There was an interesting stat within an article in Barron's this weekend. Since 1976, the S&P 500 has traded at average price to sales ratio of .9. This ratio currently stands at 1.6, an extreme deviation from the norm. This is a testament to these companies who have been able to enable earnings growth via cost cuts, stock buybacks and acquisitions even as global demand continues come in under historical norms.
However, with S&P 500 margins at or near record highs; how long these gains can continue with organic growth remaining so tepid in unclear. This to me it is one of the biggest signs the current market is at least slightly overvalued. It is also a metric I do not see being discussed much in the financial press.
One contrarian way I have found that can counteract this risk is to look at stocks that have low price to sales ratios and either are temporarily under pressure or are just undervalued by the market given their current performance. Here are a couple of these sorts of low price to sales equities that do look attractive even in an overvalued market.
I have been slowly accumulating the shares of Big 5 Sporting Goods (NASDAQ:BGFV) over the past few weeks. The equity has had a horrid 2014, down almost 50% from where it started the year. The stock is now priced at just a quarter of annual revenues and at a huge discount using this metric to competitors Dick's Sporting Goods (DICK) and Hibbett Sports (NASDAQ:HIBB).
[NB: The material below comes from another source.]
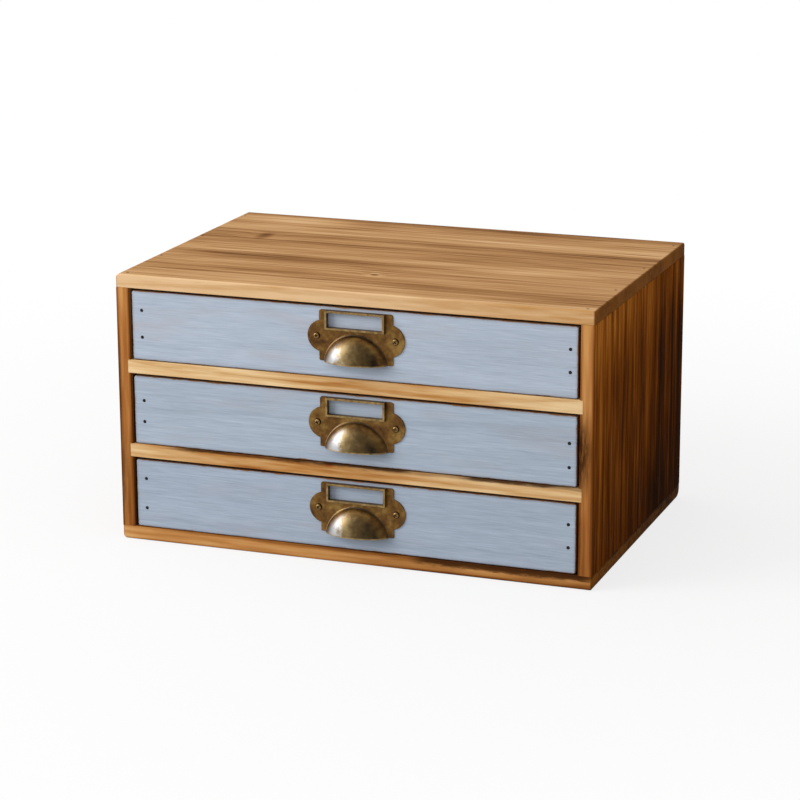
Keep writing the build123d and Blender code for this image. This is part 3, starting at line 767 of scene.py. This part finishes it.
# %% Jig bench
class Jig(Bench):
    """A Geometry Nodes tree with named inputs."""

    def __init__(self, name):
        super().__init__(bpy.data.node_groups.new(name, "GeometryNodeTree"))
        self.tree.interface.new_socket("Geometry", in_out="INPUT", socket_type="NodeSocketGeometry")
        self.tree.interface.new_socket("Geometry", in_out="OUTPUT", socket_type="NodeSocketGeometry")
        self.sockets = self.tree.nodes.new("NodeGroupInput")

    def size(self, name, kind="NodeSocketFloat"):
        """A named input of the jig."""
        self.tree.interface.new_socket(name, in_out="INPUT", socket_type=kind)
        return self.sockets.outputs[name]

    def shifted(self, mesh, height, turn=(0, 0, 0)):
        inputs = {"Geometry": mesh, "Translation": self.join(0.0, 0.0, height), "Rotation": turn}
        return self.add("GeometryNodeTransform", inputs).outputs[0]

    def round_bar(self, width, length, top, sides):
        """A closed bar whose upper face is at height top."""
        inputs = {"Vertices": sides, "Radius": self.times(width, 0.5), "Depth": length}
        bar = self.add("GeometryNodeMeshCylinder", inputs)
        return self.shifted(bar.outputs["Mesh"], self.push(top, length, -0.5))

    def spike(self, width, length, top, sides):
        """A closed point that hangs down from height top."""
        inputs = {"Vertices": sides, "Radius Top": 0.0, "Radius Bottom": self.times(width, 0.5),
                  "Depth": length}
        cone = self.add("GeometryNodeMeshCone", inputs)
        return self.shifted(cone.outputs["Mesh"], top, (math.pi, 0, 0))

    def joined(self, *meshes):
        made = self.tree.nodes.new("GeometryNodeJoinGeometry")
        for mesh in meshes:
            self.tree.links.new(mesh, made.inputs[0])
        return made.outputs[0]

    def set_out(self, one, seed, finish):
        """One fastening on each point, facing its own way, as real mesh with its finish."""
        named = self.add("GeometryNodeInputNamedAttribute", {"Name": "facing"}, data_type="FLOAT_VECTOR")
        aimed = self.add("FunctionNodeAlignRotationToVector", {"Vector": named.outputs[0]}, axis="Z")
        range_and_seed = {2: 0.0, 3: math.tau, "Seed": seed}
        chance = self.add("FunctionNodeRandomValue", range_and_seed, data_type="FLOAT").outputs[1]
        twist = self.add("FunctionNodeAxisAngleToRotation", {"Axis": (0, 0, 1), "Angle": chance})
        turned = self.add("FunctionNodeRotateRotation", {0: aimed.outputs[0], 1: twist.outputs[0]},
                          rotation_space="LOCAL").outputs[0]
        spots = self.sockets.outputs["Geometry"]
        inputs = {"Points": spots, "Instance": one, "Rotation": turned}
        points = self.add("GeometryNodeInstanceOnPoints", inputs).outputs[0]
        real = self.add("GeometryNodeRealizeInstances", {"Geometry": points}).outputs[0]
        done = self.add("GeometryNodeSetMaterial", {"Geometry": real, "Material": finish}).outputs[0]
        out = self.tree.nodes.new("NodeGroupOutput")
        self.tree.links.new(done, out.inputs[0])

    def make(self, name, spots, sizes):
        """The plain mesh that the jig makes of spots, a list of (place, facing), in metres."""
        mesh = bpy.data.meshes.new(name + "_spots")
        mesh.from_pydata([place for place, _ in spots], [], [])
        facing = mesh.attributes.new("facing", "FLOAT_VECTOR", "POINT")
        facing.data.foreach_set("vector", [v for _, direction in spots for v in direction])
        carrier = put_in_scene(name + "_carrier", mesh)
        modifier = carrier.modifiers.new("jig", "NODES")
        modifier.node_group = self.tree
        for socket in self.tree.interface.items_tree:
            if socket.name in sizes:
                modifier[socket.identifier] = sizes[socket.name]
        evaluated = carrier.evaluated_get(bpy.context.evaluated_depsgraph_get())
        plain = bpy.data.meshes.new_from_object(evaluated)
        plain.name = name
        plain.shade_smooth()
        plain.set_sharp_from_angle(angle=math.radians(32))
        bpy.data.objects.remove(carrier)
        piece = put_in_scene(name, plain)
        print(name, len(spots), "pieces,", len(plain.polygons), "faces")
        return piece


print("jig bench ready")

# %% [markdown]
# ### Wire nails
# A nail is a thin bar with a point and a flat head whose rim is a little bevelled. The steel is dark and
# dull. The heads are punched just below the wood.

# %% Nail jig and dark steel
HEAD_SIDES = 20
WIRE_SIDES = 10


def nail_jig():
    jig = Jig("driven_nails")
    names = ("Head Width", "Head Thickness", "Shank Width", "Length")
    head, thick, shank, length = [jig.size(name) for name in names]
    seed = jig.size("Seed", "NodeSocketInt")
    finish = jig.size("Finish", "NodeSocketMaterial")
    bevel_foot = jig.times(thick, -0.35)
    inputs = {"Vertices": HEAD_SIDES, "Radius Top": jig.times(head, 0.40),
              "Radius Bottom": jig.times(head, 0.5), "Depth": jig.times(thick, 0.35)}
    bevel = jig.shifted(jig.add("GeometryNodeMeshCone", inputs).outputs["Mesh"], bevel_foot)
    rim = jig.round_bar(head, jig.times(thick, 0.65), bevel_foot, HEAD_SIDES)
    wire_length = jig.sum("SUBTRACT", jig.sum("SUBTRACT", length, shank), thick)
    wire = jig.round_bar(shank, wire_length, jig.times(thick, -1.0), WIRE_SIDES)
    point = jig.spike(shank, shank, jig.sum("SUBTRACT", shank, length), WIRE_SIDES)
    jig.set_out(jig.joined(bevel, rim, wire, point), seed, finish)
    return jig


def dark_steel_finish():
    steel = Finish("dark_steel")
    mottle = steel.noise(steel.place, (900, 900, 900), 5.0, detail=3)
    tone = steel.tint(mottle, [(0.35, colour(16, 14, 14)), (0.65, colour(40, 33, 28))])
    return steel.surface(tone, steel.step(mottle, 0.3, 0.7, 0.5, 0.75), mottle, 0.00005, Metallic=0.6)


nails = nail_jig()
NAIL = {"Head Width": 0.0025, "Head Thickness": 0.0006, "Shank Width": 0.0016, "Length": 0.028,
        "Finish": dark_steel_finish()}
SHORT_NAIL = {**NAIL, "Length": 0.022}
PIN = {**NAIL, "Head Width": 0.0022, "Shank Width": 0.0012, "Length": 0.011}
print("a nail is", NAIL["Length"] * 1000, "mm long and a pin", PIN["Length"] * 1000)

# %% [markdown]
# The case is nailed through the top and the bottom board into both sides. Small pins hold the back.
# Left and right are nailed alike, so one list of places serves both.

# %% Nail the case
NAIL_SET = 0.0002
CASE_BACK = 0.12
CASE_NAILS = [(0.173, -0.1135), (0.175, -0.05204), (0.175, 0.02259), (0.175, 0.106)]
SIDE_PIN_HEIGHTS = (0.02, 0.07333, 0.12667, 0.18)
SHELF_MIDDLES = (0.06833, 0.13167)


def drive(places, facing):
    """Places on a face and the way it faces, with the heads punched a little below it."""
    return [(tuple(p - NAIL_SET * f for p, f in zip(place, facing)), facing) for place in places]


case_spots = [(side * x, y) for side in (-1, 1) for x, y in CASE_NAILS]
pin_spots = [(side * 0.1725, CASE_BACK, z) for side in (-1, 1) for z in SIDE_PIN_HEIGHTS]
pin_spots += [(x, CASE_BACK, z) for z in SHELF_MIDDLES for x in (-0.15, 0.0, 0.15)]
top_spots = drive([(x, y, TOP_FACE) for x, y in case_spots], (0, 0, 1))
bottom_spots = drive([(x, y, 0.0) for x, y in case_spots], (0, 0, -1))
back_spots = drive(pin_spots, (0, 1, 0))

case_fastenings = {
    "top_nails": nails.make("top_nail_heads", top_spots, {**NAIL, "Seed": 1}),
    "bottom_nails": nails.make("bottom_nail_heads", bottom_spots, {**NAIL, "Seed": 2}),
    "back_pins": nails.make("back_pin_heads", back_spots, {**PIN, "Seed": 3}),
}
for node, piece in case_fastenings.items():
    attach(piece, "case")
    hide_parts(node)

# %% [markdown]
# ### Round-head screws
# Each pull is held by two small screws. The head is a flattened ball cut off flat below, with a cross
# pressed into it. The jig squashes a ball, lifts everything below the seat up to it, and cuts two
# crossed bars out of it. The cross is dark with old polish, and the crown is rubbed bright.

# %% Screw jig and screw brass
SCREW_SIDES = 12


def screw_dome(jig, head, height):
    """A ball, squashed to the head's width and height, whose lower half is lifted to the seat."""
    ball = jig.add("GeometryNodeMeshUVSphere", {"Segments": 32, "Rings": 20, "Radius": 1.0})
    half = jig.times(head, 0.5)
    inputs = {"Geometry": ball.outputs["Mesh"], "Scale": jig.join(half, half, height)}
    dome = jig.add("GeometryNodeTransform", inputs).outputs[0]
    x, y, z = jig.split(jig.add("GeometryNodeInputPosition", {}).outputs[0])
    seated = jig.join(x, y, jig.sum("MAXIMUM", z, 0.0))
    dome = jig.add("GeometryNodeSetPosition", {"Geometry": dome, "Position": seated}).outputs[0]
    return jig.add("GeometryNodeMergeByDistance", {"Geometry": dome, "Distance": 0.000001}).outputs[0]


def screw_jig():
    jig = Jig("pull_screws")
    names = ("Head Width", "Head Height", "Shank Width", "Length")
    head, height, shank, length = [jig.size(name) for name in names]
    cross, blade, deep = [jig.size(name) for name in ("Cross Length", "Cross Width", "Cross Depth")]
    seed = jig.size("Seed", "NodeSocketInt")
    finish = jig.size("Finish", "NodeSocketMaterial")
    cut = jig.tree.nodes.new("GeometryNodeMeshBoolean")
    cut.operation = "DIFFERENCE"
    cut.solver = "EXACT"
    jig.tree.links.new(screw_dome(jig, head, height), cut.inputs["Mesh 1"])
    for turn in (0.0, math.pi / 2):
        bar = jig.add("GeometryNodeMeshCube", {"Size": jig.join(cross, blade, jig.times(deep, 2.0))})
        bar = jig.shifted(bar.outputs["Mesh"], height, (0, 0, turn))
        jig.tree.links.new(bar, cut.inputs["Mesh 2"])
    wire = jig.round_bar(shank, jig.times(length, 0.8), 0.0, SCREW_SIDES)
    point = jig.spike(shank, jig.times(length, 0.2), jig.times(length, -0.8), SCREW_SIDES)
    jig.set_out(jig.joined(cut.outputs["Mesh"], wire, point), seed, finish)
    return jig


def screw_brass_finish(seat):
    """Brass that is dark down to seat, the Y of the plate's face, and bright on the crown."""
    brass = Finish("screw_brass")
    mottle = brass.noise(brass.place, (500, 500, 500), 7.0, detail=3)
    crown = brass.step(brass.split(brass.place)[1], seat - 0.0007, seat - 0.0013)
    bright = brass.tint(mottle, [(0.3, colour(108, 80, 46)), (0.7, colour(156, 126, 80))])
    tone = brass.mix(crown, colour(44, 31, 18), bright)
    return brass.surface(tone, brass.step(mottle, 0.3, 0.7, 0.3, 0.5), mottle, 0.00004, Metallic=1.0)


screws = screw_jig()
SCREW = {"Head Width": 0.0052, "Head Height": 0.0016, "Shank Width": 0.0024, "Length": 0.0085,
         "Cross Length": 0.0028, "Cross Width": 0.0007, "Cross Depth": 0.0009,
         "Finish": screw_brass_finish(PLATE_FACE)}
print("a screw is", SCREW["Length"] * 1000, "mm long, its head", SCREW["Head Width"] * 1000, "mm wide")

# %% [markdown]
# Each drawer has four nails through its front, two through each side into the back, three pins up
# through the floor, and the pull's two screws. The front nails were set by eye, so no two pairs match.

# %% Nail and screw the drawers
# Heights of the left and the right pair of front nails, as shares of the front's height.
FRONT_NAILS = {"bottom": ((0.72, 0.28), (0.70, 0.37)),
               "middle": ((0.64, 0.33), (0.61, 0.27)),
               "top": ((0.72, 0.33), (0.68, 0.36))}
LEFT_INSET = 0.0077
RIGHT_INSET = 0.0056
DRAWER_SIDE = 0.1681
DRAWER_BACK = 0.110
BACK_NAIL_RISES = (0.01725, 0.0342)
FLOOR_RISE = 0.0042
FLOOR_PINS = (-0.1381, 0.0, 0.1381)
PULL_MIDDLE = 0.0056
SCREW_REACH = 0.02965
SCREW_RISE = 0.030133


def drawer_spots(name, base):
    """Where a drawer's nails, pins and screws go, each with the way it faces. base is its foot."""
    low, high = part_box(name + "_drawer_front")
    left, right = FRONT_NAILS[name]
    front = [(low.x + LEFT_INSET, low.y, low.z + share * (high.z - low.z)) for share in left]
    front += [(high.x - RIGHT_INSET, low.y, low.z + share * (high.z - low.z)) for share in right]
    back = []
    for side in (-1, 1):
        rows = [(side * DRAWER_SIDE, DRAWER_BACK, base + rise) for rise in BACK_NAIL_RISES]
        back += drive(rows, (side, 0, 0))
    pins = [(x, DRAWER_BACK, base + FLOOR_RISE) for x in FLOOR_PINS]
    seats = [(PULL_MIDDLE + side * SCREW_REACH, PLATE_FACE, base + SCREW_RISE) for side in (-1, 1)]
    pull = [(seat, (0, -1, 0)) for seat in seats]
    return drive(front, (0, -1, 0)), back, drive(pins, (0, 0, -1)), pull


for count, name in enumerate(DRAWERS):
    front, back, pins, pull = drawer_spots(name, CASE_FLOOR + count * DRAWER_PITCH)
    made = {
        "front_nails": nails.make(name + "_front_nail_heads", front, {**NAIL, "Seed": 10 + count}),
        "back_nails": nails.make(name + "_back_nail_heads", back, {**SHORT_NAIL, "Seed": 20 + count}),
        "floor_pins": nails.make(name + "_floor_pin_heads", pins, {**PIN, "Seed": 30 + count}),
        "pull_screws": screws.make(name + "_round_head_screws", pull, {**SCREW, "Seed": 40 + count}),
    }
    for part, piece in made.items():
        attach(piece, name + "_drawer")
        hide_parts(name + "_drawer_" + part)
The main driver of Big 5's sell-off have been a couple of disappointing earnings reports and declining same-store sales. The fall in same store revenue has been primarily the result of gun and ammo sales plummeting which has affected all retailers that sell these goods. These sales have plunged more than 40% from last year, when they were bolstered substantially by fears of new gun control legislation as the result of the Newtown massacre. Those hard same store comparisons should no longer factor in the quarters ahead as we are a year from that bump now.
However, despite the fall in same store sales, the company is still solidly profitable. The shares go for eight times trailing earnings and also pay an almost four percent dividend yield as well which should help put a floor under the stock. I believe the shares will richly reward long term value investors once the harshly negative sentiment on sporting goods retailers starts to lift a bit.
Avnet (NYSE:AVT) goes for just 20% of annual revenues. Avnet is one of the largest global distributors of electronic components, enterprise computer and storage products which is about as unsexy a space as exists in the market. It must be more attractive to insiders as a director made a huge buy of almost $8 million of stock last week.
The shares have a lot of value at current levels. The company is consistently is growing earnings in 8% to 10% annual range on back of a yearly 3% to 4% increase in sales. Despite this, Avnet is selling for around nine times forward earnings; an approximate 40% discount to the overall market. The stock also yields 1.4% after recently bumping up its payout. The stock also has a five year projected PEG of under 1 (.87), a sign the market is undervaluing its growth prospects.
Disclosure: The author is long BGFV.
The author wrote this article themselves, and it expresses their own opinions. The author is not receiving compensation for it (other than from Seeking Alpha). The author has no business relationship with any company whose stock is mentioned in this article.